TASK TO CARRY OUT
Wherever the string "joints" occurs in a line of these records, report that line.

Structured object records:
START

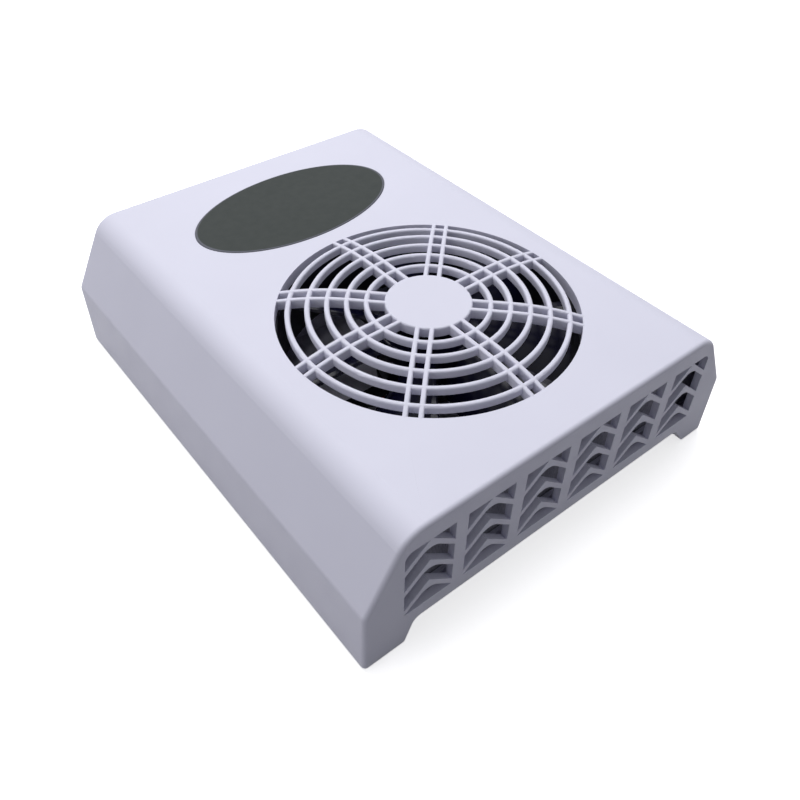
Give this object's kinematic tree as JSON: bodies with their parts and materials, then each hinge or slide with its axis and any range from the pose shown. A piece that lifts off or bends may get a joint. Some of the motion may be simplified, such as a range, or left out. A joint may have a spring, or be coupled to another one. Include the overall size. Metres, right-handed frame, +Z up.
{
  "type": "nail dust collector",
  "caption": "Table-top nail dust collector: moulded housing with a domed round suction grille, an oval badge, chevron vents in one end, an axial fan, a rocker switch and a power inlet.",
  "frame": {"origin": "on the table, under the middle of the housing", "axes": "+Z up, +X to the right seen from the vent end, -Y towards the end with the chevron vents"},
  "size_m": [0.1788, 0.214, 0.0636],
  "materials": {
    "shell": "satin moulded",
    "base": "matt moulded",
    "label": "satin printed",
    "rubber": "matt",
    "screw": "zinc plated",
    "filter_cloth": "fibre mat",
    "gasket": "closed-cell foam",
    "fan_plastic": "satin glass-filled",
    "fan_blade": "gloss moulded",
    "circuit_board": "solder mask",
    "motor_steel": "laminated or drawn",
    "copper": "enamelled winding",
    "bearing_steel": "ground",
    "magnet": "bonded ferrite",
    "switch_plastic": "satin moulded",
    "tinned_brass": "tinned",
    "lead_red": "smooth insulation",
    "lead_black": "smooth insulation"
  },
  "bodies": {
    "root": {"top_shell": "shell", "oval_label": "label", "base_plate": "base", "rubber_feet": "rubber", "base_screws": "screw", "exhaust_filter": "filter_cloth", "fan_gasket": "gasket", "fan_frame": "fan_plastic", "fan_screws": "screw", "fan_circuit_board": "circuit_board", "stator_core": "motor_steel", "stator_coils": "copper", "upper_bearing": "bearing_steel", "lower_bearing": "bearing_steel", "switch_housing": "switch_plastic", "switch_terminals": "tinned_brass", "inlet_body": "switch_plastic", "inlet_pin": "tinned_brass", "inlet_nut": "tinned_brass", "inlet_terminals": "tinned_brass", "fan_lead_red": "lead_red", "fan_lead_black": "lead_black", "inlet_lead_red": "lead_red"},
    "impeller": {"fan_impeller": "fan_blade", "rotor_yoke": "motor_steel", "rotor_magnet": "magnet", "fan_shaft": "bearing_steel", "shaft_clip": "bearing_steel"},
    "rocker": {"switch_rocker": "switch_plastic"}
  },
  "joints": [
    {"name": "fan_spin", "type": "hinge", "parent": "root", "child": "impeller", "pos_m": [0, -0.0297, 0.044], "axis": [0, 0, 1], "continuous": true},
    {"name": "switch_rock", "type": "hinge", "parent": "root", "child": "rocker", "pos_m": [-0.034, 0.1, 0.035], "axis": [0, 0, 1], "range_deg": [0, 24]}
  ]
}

END
START

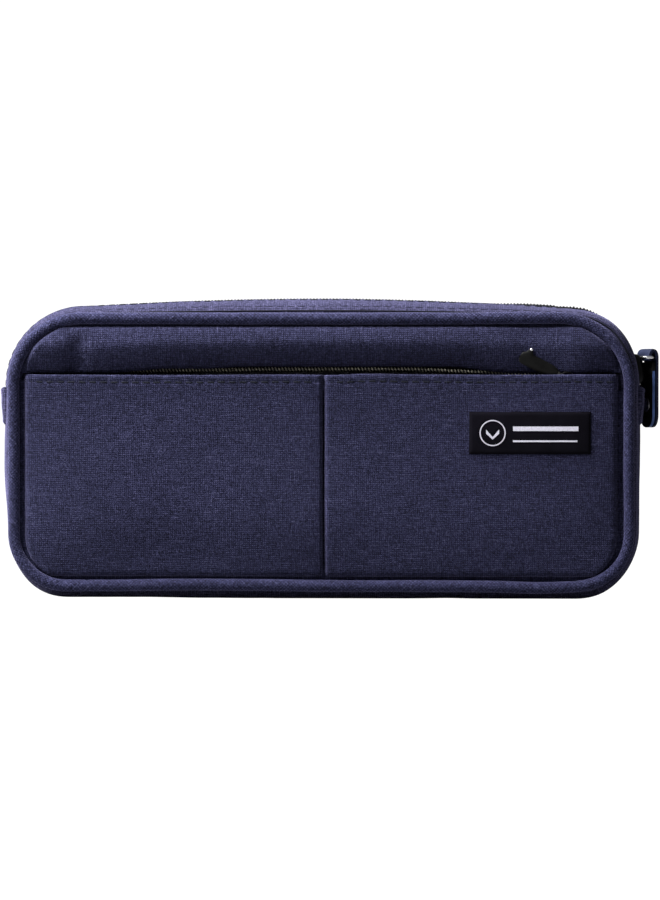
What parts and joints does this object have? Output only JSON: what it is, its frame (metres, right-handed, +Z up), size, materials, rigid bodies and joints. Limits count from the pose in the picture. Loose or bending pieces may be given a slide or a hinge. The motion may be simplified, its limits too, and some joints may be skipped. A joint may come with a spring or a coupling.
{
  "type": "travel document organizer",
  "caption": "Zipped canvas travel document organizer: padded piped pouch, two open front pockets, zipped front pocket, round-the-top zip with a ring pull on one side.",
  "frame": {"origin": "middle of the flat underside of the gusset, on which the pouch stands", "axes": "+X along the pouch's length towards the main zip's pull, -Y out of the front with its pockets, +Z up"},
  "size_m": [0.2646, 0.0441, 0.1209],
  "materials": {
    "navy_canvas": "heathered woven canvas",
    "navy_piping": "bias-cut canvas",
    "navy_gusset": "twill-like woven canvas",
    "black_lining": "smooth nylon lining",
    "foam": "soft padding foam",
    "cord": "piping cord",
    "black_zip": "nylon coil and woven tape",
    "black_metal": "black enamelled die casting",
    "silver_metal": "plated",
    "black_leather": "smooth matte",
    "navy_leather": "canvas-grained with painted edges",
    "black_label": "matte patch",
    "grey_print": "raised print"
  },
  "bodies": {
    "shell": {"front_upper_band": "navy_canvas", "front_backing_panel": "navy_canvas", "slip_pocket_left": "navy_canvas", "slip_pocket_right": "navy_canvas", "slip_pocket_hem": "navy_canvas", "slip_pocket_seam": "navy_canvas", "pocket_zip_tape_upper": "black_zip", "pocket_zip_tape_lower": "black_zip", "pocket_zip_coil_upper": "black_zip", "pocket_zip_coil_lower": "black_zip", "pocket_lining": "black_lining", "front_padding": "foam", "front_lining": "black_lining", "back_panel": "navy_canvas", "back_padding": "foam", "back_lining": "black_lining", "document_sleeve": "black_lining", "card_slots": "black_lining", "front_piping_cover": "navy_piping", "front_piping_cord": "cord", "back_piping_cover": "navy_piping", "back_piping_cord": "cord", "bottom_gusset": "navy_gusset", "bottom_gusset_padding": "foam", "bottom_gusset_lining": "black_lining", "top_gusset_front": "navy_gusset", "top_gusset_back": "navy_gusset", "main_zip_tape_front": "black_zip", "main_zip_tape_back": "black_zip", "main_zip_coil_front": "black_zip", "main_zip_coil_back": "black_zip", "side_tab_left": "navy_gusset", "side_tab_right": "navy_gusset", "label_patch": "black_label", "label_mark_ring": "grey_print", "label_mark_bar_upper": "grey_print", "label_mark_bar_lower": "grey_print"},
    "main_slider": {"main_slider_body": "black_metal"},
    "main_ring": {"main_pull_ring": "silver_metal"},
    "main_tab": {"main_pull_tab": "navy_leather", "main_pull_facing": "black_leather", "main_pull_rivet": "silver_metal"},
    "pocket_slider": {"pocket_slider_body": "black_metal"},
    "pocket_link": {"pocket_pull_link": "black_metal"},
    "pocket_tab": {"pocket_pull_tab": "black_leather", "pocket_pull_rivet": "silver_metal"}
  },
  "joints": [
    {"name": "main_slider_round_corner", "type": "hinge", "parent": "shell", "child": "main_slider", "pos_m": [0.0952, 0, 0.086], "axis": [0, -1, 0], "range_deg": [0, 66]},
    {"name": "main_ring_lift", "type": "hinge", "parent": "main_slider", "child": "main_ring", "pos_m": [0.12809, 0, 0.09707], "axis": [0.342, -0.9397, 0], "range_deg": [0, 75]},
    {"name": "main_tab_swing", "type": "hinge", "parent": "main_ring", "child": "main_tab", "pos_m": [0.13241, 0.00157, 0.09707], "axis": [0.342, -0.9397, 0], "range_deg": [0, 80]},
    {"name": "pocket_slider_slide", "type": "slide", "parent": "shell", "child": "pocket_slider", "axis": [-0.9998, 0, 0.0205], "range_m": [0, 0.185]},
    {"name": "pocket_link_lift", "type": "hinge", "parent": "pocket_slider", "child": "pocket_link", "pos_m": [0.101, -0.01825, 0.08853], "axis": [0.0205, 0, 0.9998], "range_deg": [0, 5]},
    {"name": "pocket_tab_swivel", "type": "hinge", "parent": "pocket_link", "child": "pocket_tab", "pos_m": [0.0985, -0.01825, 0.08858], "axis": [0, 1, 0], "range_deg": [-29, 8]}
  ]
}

END
START

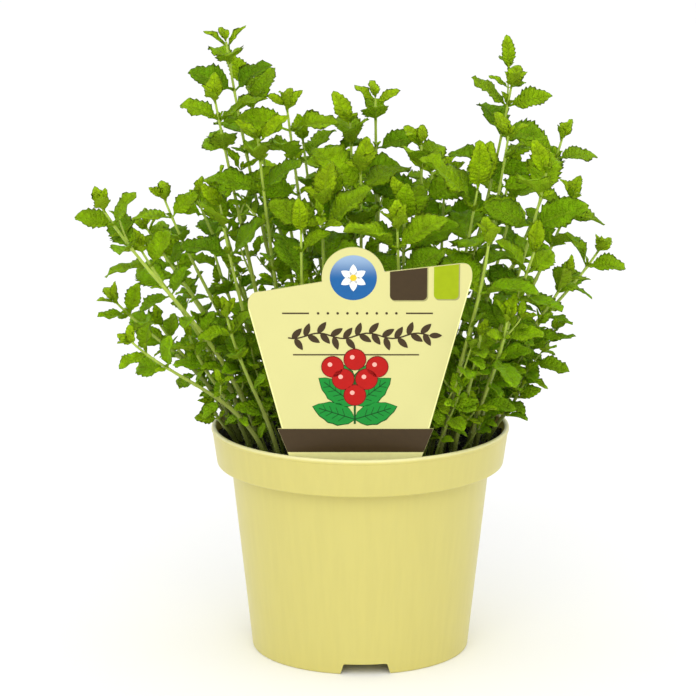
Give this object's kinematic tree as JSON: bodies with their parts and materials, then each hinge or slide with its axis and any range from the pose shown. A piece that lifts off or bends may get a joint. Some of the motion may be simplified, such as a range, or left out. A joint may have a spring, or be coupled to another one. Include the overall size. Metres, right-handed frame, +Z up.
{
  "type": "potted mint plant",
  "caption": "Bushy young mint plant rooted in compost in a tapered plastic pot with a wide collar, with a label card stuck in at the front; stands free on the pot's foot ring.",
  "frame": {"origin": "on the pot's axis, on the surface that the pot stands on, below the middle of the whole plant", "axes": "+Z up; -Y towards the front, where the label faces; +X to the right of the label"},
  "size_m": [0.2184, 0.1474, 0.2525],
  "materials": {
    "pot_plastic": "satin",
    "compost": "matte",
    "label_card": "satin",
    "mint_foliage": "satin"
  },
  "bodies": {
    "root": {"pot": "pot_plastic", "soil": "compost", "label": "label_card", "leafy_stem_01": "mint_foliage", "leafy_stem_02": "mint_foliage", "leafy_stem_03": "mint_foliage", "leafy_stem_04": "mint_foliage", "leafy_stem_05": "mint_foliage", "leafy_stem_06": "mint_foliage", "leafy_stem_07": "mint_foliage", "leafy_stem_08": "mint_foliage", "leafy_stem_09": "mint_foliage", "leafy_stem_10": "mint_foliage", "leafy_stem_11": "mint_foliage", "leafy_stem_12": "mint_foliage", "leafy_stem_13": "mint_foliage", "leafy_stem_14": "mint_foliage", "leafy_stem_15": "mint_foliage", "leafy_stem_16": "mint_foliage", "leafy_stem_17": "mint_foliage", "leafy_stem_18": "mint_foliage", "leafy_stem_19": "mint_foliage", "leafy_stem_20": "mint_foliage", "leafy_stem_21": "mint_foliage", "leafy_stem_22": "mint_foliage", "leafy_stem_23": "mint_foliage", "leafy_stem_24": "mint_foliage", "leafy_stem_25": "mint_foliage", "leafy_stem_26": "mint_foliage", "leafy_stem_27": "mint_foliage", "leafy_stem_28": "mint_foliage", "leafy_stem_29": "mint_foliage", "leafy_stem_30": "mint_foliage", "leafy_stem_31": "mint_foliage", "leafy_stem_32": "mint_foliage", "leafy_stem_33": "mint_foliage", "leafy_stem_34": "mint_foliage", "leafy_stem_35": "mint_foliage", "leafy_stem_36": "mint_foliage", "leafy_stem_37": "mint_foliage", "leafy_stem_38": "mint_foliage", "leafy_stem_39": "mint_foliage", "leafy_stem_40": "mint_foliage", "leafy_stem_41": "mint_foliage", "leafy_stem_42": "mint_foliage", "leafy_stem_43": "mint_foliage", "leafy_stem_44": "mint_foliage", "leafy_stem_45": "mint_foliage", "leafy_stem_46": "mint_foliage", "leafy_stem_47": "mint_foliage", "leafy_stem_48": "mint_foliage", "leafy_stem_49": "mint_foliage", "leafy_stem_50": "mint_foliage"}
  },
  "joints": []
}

END

RESULT OF THE TASK
  "joints": [
What parts and joints does this object have? Output only JSON: what it is, its frame (metres, right-handed, +Z up), size, materials, rigid bodies and joints. Limits count from the pose in the picture. Loose or bending pieces may be given a slide or a hinge. The motion may be simplified, its limits too, and some joints may be skipped. A joint may come with a spring or a coupling.
  "joints": [
  "joints": []